An Iterator is an object that can traverse (iterate over) a container class without the user having to know how the container is implemented. With many classes (particularly lists and the associative classes), iterators are the primary way elements of these classes are accessed.
An iterator is best visualized as a pointer to a given element in the container, with a set of overloaded operators to provide a set of well-defined functions:
- Operator* -- Dereferencing the iterator returns the element that the iterator is currently pointing at.
- Operator++ -- Moves the iterator to the next element in the container. Most iterators also provide
Operator--to move to the previous element. - Operator== and Operator!= -- Basic comparison operators to determine if two iterators point to the same element. To compare the values that two iterators are pointing at, dereference the iterators first, and then use a comparison operator.
- Operator= -- Assign the iterator to a new position (typically the start or end of the container’s elements).

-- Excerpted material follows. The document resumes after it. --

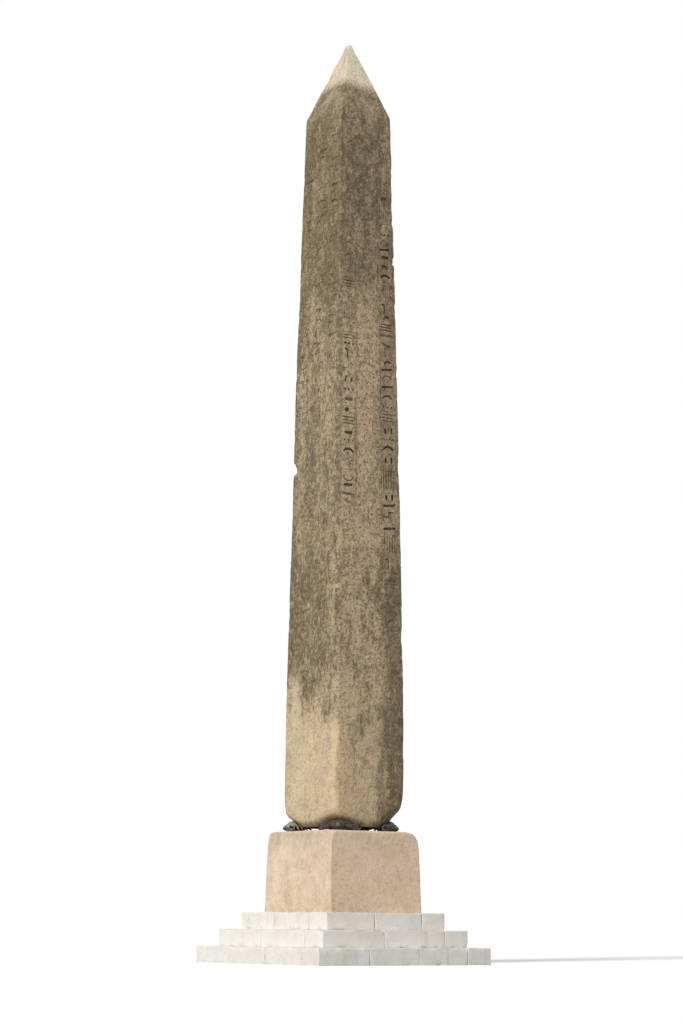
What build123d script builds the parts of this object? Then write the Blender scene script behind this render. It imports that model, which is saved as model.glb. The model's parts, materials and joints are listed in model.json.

To assign the value of the element the iterator is pointing at, dereference the iterator first, then use the assign operator.
Each container includes four basic member functions for use with Operator=:
- begin() returns an iterator representing the beginning of the elements in the container.
- end() returns an iterator representing the element just past the end of the elements.
- cbegin() returns a const (read-only) iterator representing the beginning of the elements in the container.
- cend() returns a const (read-only) iterator representing the element just past the end of the elements.
It might seem weird that end() doesn’t point to the last element in the list, but this is done primarily to make looping easy: iterating over the elements can continue until the iterator reaches end(), and then you know you’re done.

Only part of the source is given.